Ash Gray comments on The inordinately slow spread of good AGI conversations in ML

Ash Gray 22 Jun 2022 10:34 UTC
3 points
2
I think your overall point—More Dakka, make AGI less weird—is right. In my experience, though, I disagree with your disagreement:
I disagree with “the case for the risks hasn’t been that clearly laid out”. I think there’s a giant, almost overwhelming pile of intro resources at this point, any one of which is more than sufficient, written in all manner of style, for all manner of audience.^[1]
(I do think it’s possible to create a much better intro resource than any that exist today, but ‘we can do much better’ is compatible with ‘it’s shocking that the existing material hasn’t already finished the job’.)
The short version is that while there is a lot written about alignment, I haven’t seen the core ideas organised into something clear enough to facilitate critically engaging with those ideas.
In my experience, there’s two main issues:
1. is low discoverability of “good” introductory resources.
2. is the existing (findable) resources are not very helpful if your goal is to get a clear understanding of the main argument in alignment—that the default outcome of building AGI without explictly making sure it’s aligned is strongly negative.
For 1, I don’t mean that “it’s hard to find any introductory resources.” I mean that it’s hard to know what is worth engaging with. Because of the problems in 2, its very time-consuming to try to get more than a surface-level understanding. This is an issue for me personally when the main purpose of this kind of exploration is to try and decide whether I want to invest more time and effort in the area.

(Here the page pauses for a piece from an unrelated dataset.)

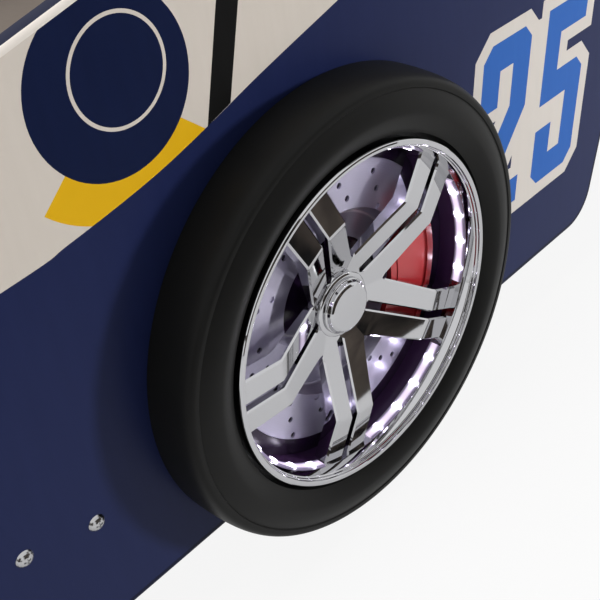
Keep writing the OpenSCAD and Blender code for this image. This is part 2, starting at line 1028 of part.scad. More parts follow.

For 2, there are many issues. The most common is that many resources are now quite old—are they still relevant? What is the state of the field now? Many are very long, or include “lists of ideas” without attempting to organise them into a cohesive whole, are single ideas, or are too vague or informal to evaluate. The result is a general feeling of “Well, okay...But there were a lot of assumptions and handwaves in all that, and I’m not sure if none of them matter.”
(If anyone is interested I can give feedback on specific articles in a reply—omitted here for length. I’ve read a majority of the links in the [1] footnote.)
Some things I think would help this situation:
1. Maintain an up-to-date list of quality “intro to alignment” resources.
  - Note that this shouldn’t be a catch-all for all intro resources. Being opinionated with what you include is a good thing as it helps newcomers judge relative importance.
2. Create a new introductory resource that doesn’t include irrelevant distractions from the main argument.
  - What I’m talking about here are things like timelines, scenarios and likelihoods, policy arguments, questionable analogies (especially evolutionary), appeals to meta-reasoning and the like, that don’t have any direct bearing on alignment itself and add distracting noncentral details that mainly serve to add potential points of disagreement.
    
    I think Arbital does this best, but I think it suffers from being organised as a comprehensive list of ideas as separate pages rather than a cohesive argument supported by specific direct evidence. I’m also not sure how current it is.
3. People who are highly engaged in alignment write “What I think is most important to know about alignment” (which could be specific evidence or general arguments).
Lastly, when you say
If you’re building a machine, you should have an at least somewhat lower burden of proof for more serious risks. It’s your responsibility to check your own work to some degree, and not impose lots of micromorts on everyone else through negligence.^[2]
But I don’t think the latter point matters much, since the ‘AGI is dangerous’ argument easily meets higher burdens of proof as well.
Do you have some specific work in mind which provides this higher burden of proof?